En definitiva, aquella escena rezumaba historia y en la brevedad de una reminiscencia me trasladé a la década de los setenta, excavando como un arqueólogo en los rincones de la mente. Los domingos eran tardes de cine, de película taquillera que llegaba a las pantallas de los pueblos a recoger las últimas limosnas cuando las ciudades ya las retiraban de sus carteles. Pero que podía importar eso en un lugar perdido del interior, donde las tardes corrían sin prisa, monótonas y silenciosas, sobre todo en verano.
"En definitiva, aquella escena rezumaba historia y en la brevedad de una reminiscencia
me trasladé a la década de los setenta"...
En ese lapsus pude ver a mi madre peinándome, repasando la ropa dominical para que saliese impoluto y entregarme la paga de cincuenta y cinco pesetas que me permitía disfrutar durante dos horas en el Hollywood de cemento con forma de cubo que suponía el cine Gran Vía. Allí, donde hace años otra construcción lo sustituyó, irrumpiendo como un coloso desproporcionado a un lugar que en su diseño arquitectónico nunca debió de pasar de las cuatro alturas y sin más añadidos camuflados en las licencias y los intereses urbanísticos.
Plantado en 1976 y desde el balcón, solía esperar a que Carlos saliese de la casa de sus abuelos para recorrer la recta de nuestra calle que no tenía más anchura que la de un coche que pasaba en contadas ocasiones. Los dos nos íbamos hacia ese cine que nos dejó estrenos y títulos tan inolvidables como Galáctica, Grease o El Castañazo de Paul Newman y que todavía creo estar reviviendo, sentado en la butaca numerada y adaptando después el hockey a nuestros juegos, utilizando el tallo de las coles – los coleiros – por su forma de stick cuando se arrancaban de la tierra y una vieja bola de tenis que intentábamos colar entre dos piedras. El cine de Negreira tenía sus puertas de color gris y su cristal redondo, su taquilla, su vestíbulo y el mismo terrazo en el suelo que veo en un edificio de la Carrera de San Mauro que piso con mucha frecuencia. Nuestro cine tenía sus propios protagonistas al otro lado del celuloide, como los que cualquier otro sitio ha tenido. Las cinco pesetas de las cincuenta y cinco que me daban de paga eran para la bolsa de pipas que Digna nos vendía en la charcutería que había en frente, en el bajo de la casa de Modesto. Cuando hablo con ella sigo viendo la misma cara, el mismo pelo y el mismo gesto que hace mucho se quedó atrás. Es la única superviviente de aquel recuerdo al que se le sumaba Tino de Ceilán cobrando la entrada o Julito metido en el zulo desde donde la magia de un proyector salía a través de un hueco en la pared.
..."El cine de Negreira tenía sus puertas de color gris y su cristal redondo"...

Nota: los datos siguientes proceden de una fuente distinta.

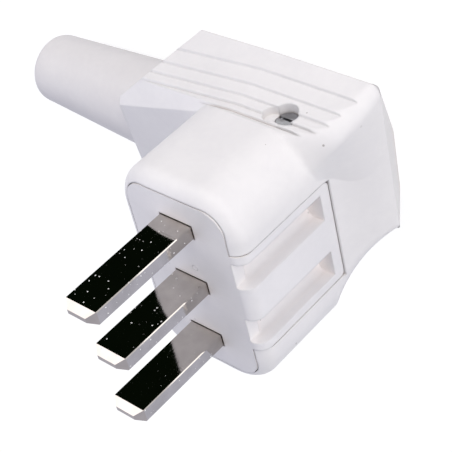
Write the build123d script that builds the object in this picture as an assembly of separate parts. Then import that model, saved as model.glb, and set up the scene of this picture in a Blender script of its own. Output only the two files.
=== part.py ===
from build123d import *
import math
import os

os.makedirs("parts", exist_ok=True)

# Cooker plug with three flat blades, in millimetres.
# The plug stands on its flat back at Z = 0 with the blades pointing up.
# The blades are in a row along Y, the earth blade at +Y, and the cable sleeve
# leaves to -X. Depths are measured down from the face of the plug.

body_depth = 45.5

# Blades
pin_spacing = 15.0
blade_width = 8.3
blade_thick = 3.2
blade_length = 25.2
earth_extra = 2.7
tip_bevel = 1.6
tip_flat = 1.1
tip_corner = 1.7
edge_break = 0.18
slot_gap = 0.2

# Front block of the cover
block_half_x = 16.0
block_half_y = 25.5
block_depth = body_depth - 21.5
block_corner = 10.5
face_round = 3.7
wall = 2.4
opening_half_x = block_half_x - 3.0
opening_half_y = block_half_y - 3.1
opening_corner = 5.4
seam = 0.15
stop_ledge = 0.7

# Flared hood with the grip
rim_depth = body_depth - 7.0
rim_half_x = block_half_x + 6.5
rim_low = block_half_y - 18.6
rim_high = block_half_y + 4.5
back_high = rim_high - 10.0
grip_plate = 11.0
grip_left_front = 30.5
grip_left_rear = 25.8
grip_bend_x = -4.0
grip_fall = 0.1
rib_depth = 0.6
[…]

Las cinco de la tarde era la hora puntual para entrar. En una ocasión llegué fuera del horario pero sin querer perderme el debut de una película que figura entre mis clásicos favoritos y que suelo ver siempre que tengo oportunidad. Lo peor es que me la iba a comer solo con seis o siete años, sin la compañía de los que amortiguan el pánico cuando el relato se las promete. Fui apresurado a comprar mis pipas Facundo con su toro y su rítmico eslogan, a cruzar la calle para dejar mi moneda del dictador en la ventanilla y a que Tino Guzmán, el acomodador, me abriese la puerta de acceso al gallinero para no encontrar ningún sitio libre y, menos aún, la cara de Carlos en aquella penumbra cuando fugazmente desaparecía entre los destellos que dejaba alguna escena. Pasé las cerca de dos horas sentado en un peldaño de las escaleras de madera, con el miedo en el cuerpo cada vez que la excelente banda sonora del compositor John Willians advertía que la aleta de un enorme Tiburón salía a la superficie, mostrando unas mandíbulas que ocupaban por completo aquella pantalla, desgarrando carne, tiñendo de sangre sus aguas para poner en jaque a las autoridades y a los veraneantes de una isla llamada Amity Island.